Neredeyse diyorum zira HDP’nin gününe ve olayların akışına göre değişen fikirlerini tutarlı bir zemine oturtmak imkanlı değil.
Eğer bu ülke Başkanlık sistemiyle yönetilseydi %49.5 ile AK Parti seçimi kaybetmiş olacaktı!
Bu kadar açık.
Ancak bu sistemle ezici bir Meclis çoğunluğu kazanmış olduğunu çok yakında resmi olarak YSK da açıklayacak.
Esas anlatmak istediğim şey, bir blok oluşturan Türkiye’nin yarısı karşısında görünen diğer yarı yekpare bir görüntü çizemediği için bir bu kadar da istemeyen var diyebileceğimiz bir neticenin ortaya çıkmadığıdır.
Herkesin kolayca analiz edebileceği ancak muhalefet partilerinin bir türlü idrak edemediği ve bu yüzden bu seçimde büyük yenilgiye uğradıkları hakikat ise, hepsinin birden seçimlere girmiyor olmasına rağmen bütün plan ve pusularını Recep tayyip Erdoğan üzerine kurmalarıdır.
Adeta tersinden bir putlaşma temayülüne girmiş duruma gelmiştir Türkiye.
Tapılan değil nefret edilen bir put!
Sevilmeyen, kötülük tanrısı gibi gösterilmeye çalışılan bir lider, kendileri gibi düşünmeyen Türkiye’nin yarısını bölünmez bir bütün haline getirmiştir.
Oysa Recep Tayyip Erdoğan’a kötülük tanrısı Hera muamelesi yapmak yerine ona Cumhurbaşkanı gibi davranıp, eleştirilerini o merkezde tutabilselerdi netice bundan en azından daha lehlerine olacaktı.

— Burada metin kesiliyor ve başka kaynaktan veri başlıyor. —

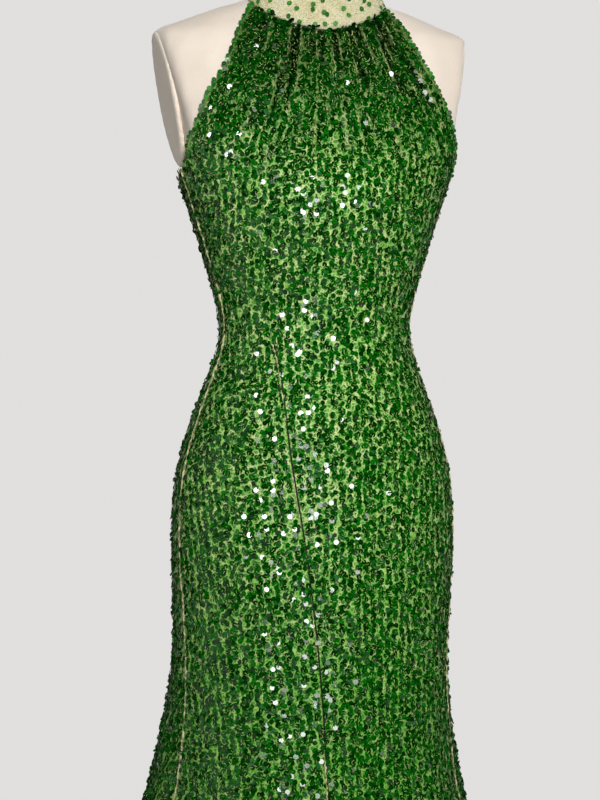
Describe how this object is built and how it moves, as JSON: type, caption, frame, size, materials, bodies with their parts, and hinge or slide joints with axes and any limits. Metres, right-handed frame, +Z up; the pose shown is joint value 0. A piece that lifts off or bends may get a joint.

Elbette Türkiye’nin sorunları olduğunu ve bunları çözmek için iktidar olmaya aday olduklarını da halka göstermeleri şartıyla!
Zira bu seçimde ne bir çözüm önerisi ne de bir çıkış yöntemi vaaz eden muhalefet partisi yoktu.
Üç beş slogan vari temenniyi, seçim kazandıracak ciddi projelerden saymam gerektiğini de artık söylemezsiniz sanırım.
Zira onlara sadece bu satırların yazarı değil görünüşe bakılırsa Türkiye’nin tamamına yakını inanmamış.
Seçim sonuçları açıkça gösterdi ki, AK Parti dışındaki diğer partilere oylar, geleneksel bir anlayışla gitti.
Ya babasının partisi diye vaz geçemedi seçmen ya da Recep Tayyip Erdoğan’ı hangi partiye oy verirsem daha çok kızdırırım diye düşünerek.
Bunu başarı sayıyorlarsa haklıdırlar istifa etmemekte o partilerin saygıdeğer genel başkanları!